I’ll admit an eye-roll early doors. A lazy eye-roll at that. But the more you read and speak to people with experience of dealing with Röhl, confidence grows that this is a potentially spectacular appointment.
You never, ever know of course and if it comes to pass you naturally fear for a 34-year-old manager stepping into his first top job given the situation Wednesday find themselves in. But one or two reckon him to be a genuine contender when it comes to becoming the next big thing. Every conversation I’ve had has been an encouraging one.
He has a coaching CV that won’t be rivalled by many and is known to be a good, effective and savvy communicator - something that contributed to Xisco’s spiralling mini-reign. As Joe has touched upon, the question is whether his grip proves tight enough to sail the good ship Wednesday. To expand that a touch - would anyone’s?
Another note on the club, who have been rightly criticised in years gone by for lurching from one managerial profile to another in years gone by. Whether a Röhl appointment comes off and whether it proves to be anything like a success remains to be seen.
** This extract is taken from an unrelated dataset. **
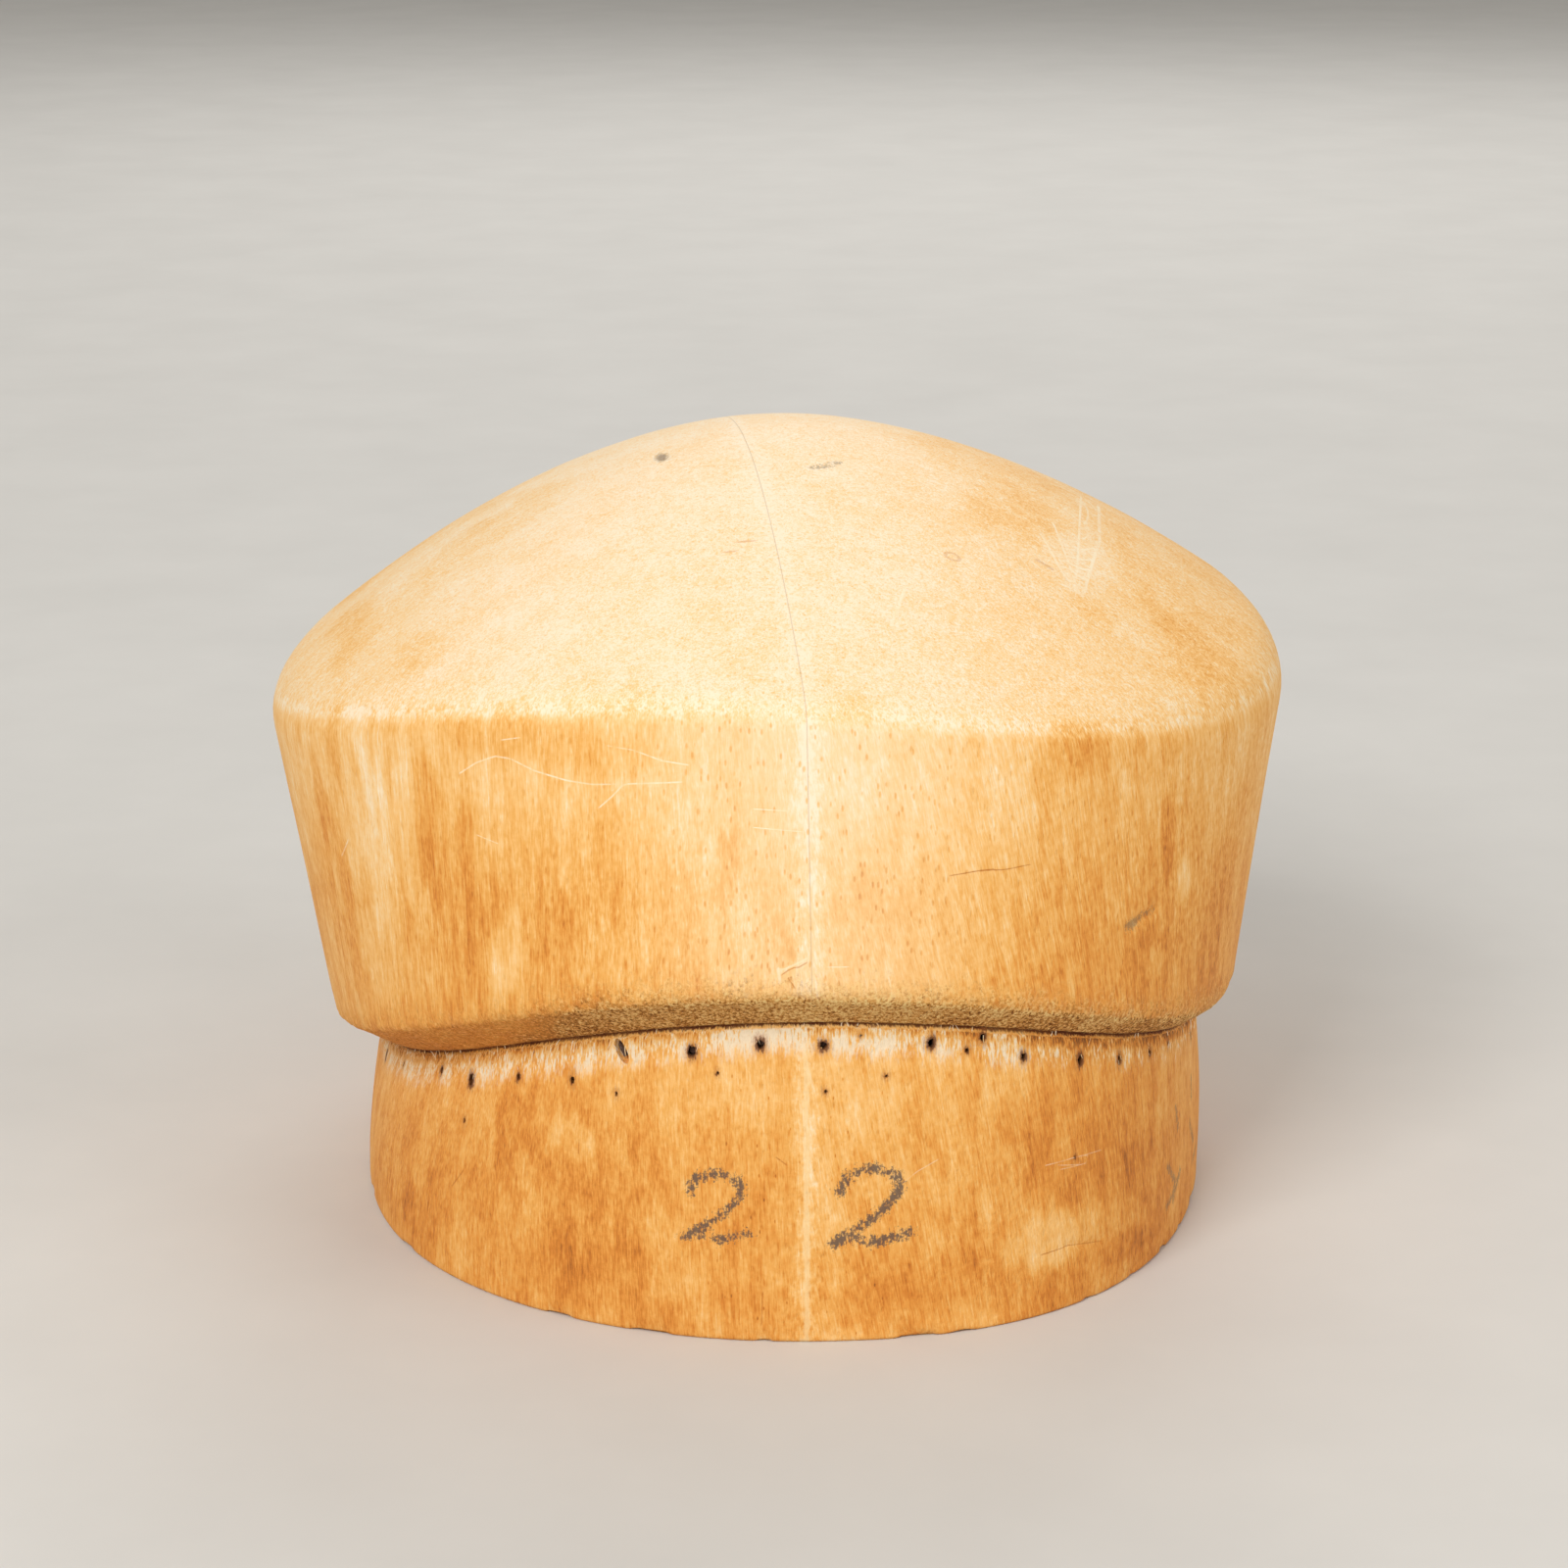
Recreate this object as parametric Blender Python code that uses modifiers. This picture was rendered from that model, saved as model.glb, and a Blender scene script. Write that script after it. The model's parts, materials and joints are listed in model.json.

But in going from Xisco - monumental caveat herein on how much of a struggle those weeks were for everyone involved - to Röhl, there appears to be dots to be joined there in terms of how they want to go about it.
I’m in. It’s not done yet, but should it happen, good luck to him. It’s a tricky gig, but as one Bundesliga expert told me this week: “He’s got all the tools”.
There's an element of Alan Partridge going on in my thinking here, I have to be entirely honest.
“Can I just shock you? I like Danny Röhl. Despite what I just said earlier.”
Admittedly, although on our recent The Star Owls Podcast, I said I felt he could be a great appointment for Wednesday, I believed he would be the best next, next manager and that an old experienced head (yes, that one) would be what they need at this point to pull them out of the mud before someone comes along, cleans them up and gets everything working better.
Perhaps, though, I have looked too much at how bad Wednesday have been in a short space of time without concentrating on the latter part of that - that it is a short space of time and there is a hell of a lot of football to be played, so why not get the 'project' started now?
Röhl is very highly-regarded as a coach, has worked with some of the best players in the world and despite his lack of experience in the top seat, he should bring innovation and a mindset in tune with the modern game. Crucially, too, he comes without baggage.
He'll not find it easy as the widespread disdain for the chairman will continue to bubble under, ready to explode when things inevitably hit a sticky patch somewhere down the line and that will be his biggest challenge - apart from actually dealing with the chairman on a regular basis.
Obviously I'll be here to say, 'I told you so' if the emergency Neil Warnock button is having to be hit in February but on the face of it, Rohl would be an exciting appointment that you would hope will pull the club together again after a turbulent few months.